In real world objects, how strong is the Prosthesis, what would it enable a human to lift, and pull using the machine?
Technically Prosthesis amplifies the operator's inputs by about by 50x. In practical terms that allows you to flip a 4000kg pickup truck, drag an 8000kg pickup truck and trailer out of the sand or lift a 500kg log without any noticeable effort.
You’ve taken a very mechanical approach to the mech, with no automation onboard, how do you envisage humans and machines interacting in 2050?

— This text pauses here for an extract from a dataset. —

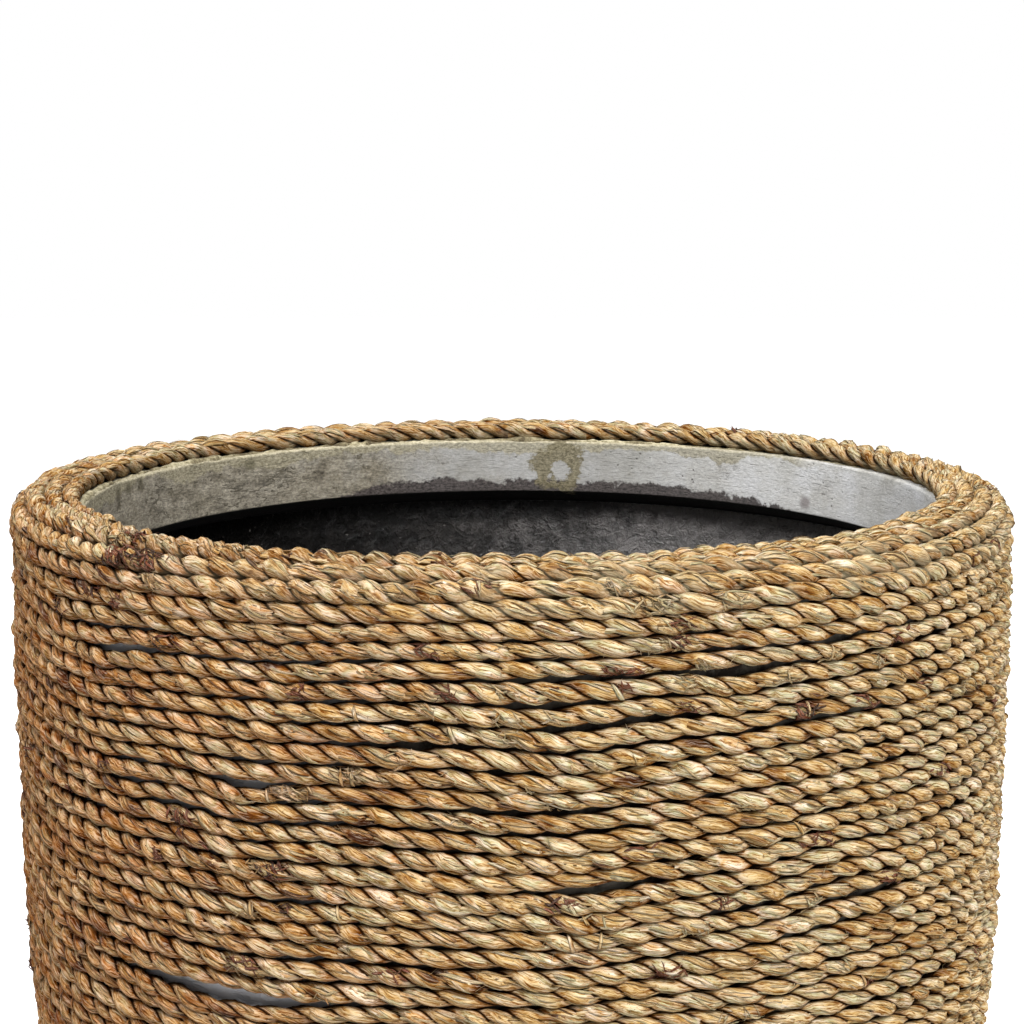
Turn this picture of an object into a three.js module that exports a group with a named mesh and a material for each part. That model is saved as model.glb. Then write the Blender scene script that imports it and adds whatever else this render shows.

The trend we see in human machine interaction is more and more seamless integration. Machines becoming invisible partners, making us smarter, faster and stronger. I would describe myself as a "spiritual technophile", which means I embrace technology that feeds the human spirit. There are some exciting advances in the area of direct brain interfaces, like Neurolink, with some great applications to come out of it but, for us, engaging the pilot’s whole body is key. It will be a long time before anything can replace the deep satisfaction that comes from the unification of body, mind and spirit through an intense and focused physical practice. Our team slogan is "Carpe machinam ne the Machinam carpet." which means "Seize the machine before the machine seizes you." Or just "Carpe Machinam!" To that end, we are committed to keeping the human-in-the-loop but we can imagine a future where our powered exo-suits adopt carefully selected elements of autonomy, with the goal of making pilot and mech like dance partners, like horse and rider, pilot and Titan, but with the option for the pilot to take total control at any time. Mech and pilot will be one but the human pilot remains the spirit of the machine.
What can we expect to see next from Exosapien, where is the Prosthesis going next?
Our next step is to take all of the engineering knowledge we've gained over the last five years of testing and use it to build the next generation of mech technology. Fierce, agile machines about two thirds of the size, half the weight and three to four times the power. Raptor class machines. As wicked as these machines will be, technologically speaking, we consider the work we are doing to be more that just engineering. We view it as part of our human technocultural evolution. We aren't just building cool exoskeletons to do stuff, we are expanding the scope of human experience and capacity. We are building these mechs for humans! The development of this technology is creating a fork in the historical path beyond which mechs will be part of our world. Because of this perspective, we want to give the opportunity to as many people as possible to be part of the revolution. That means that in addition too raising money through the more conventional VC or private equity route, we plan to raise money through a crowdfunding and/or an NFT campaign. With a target launch date in the early fall.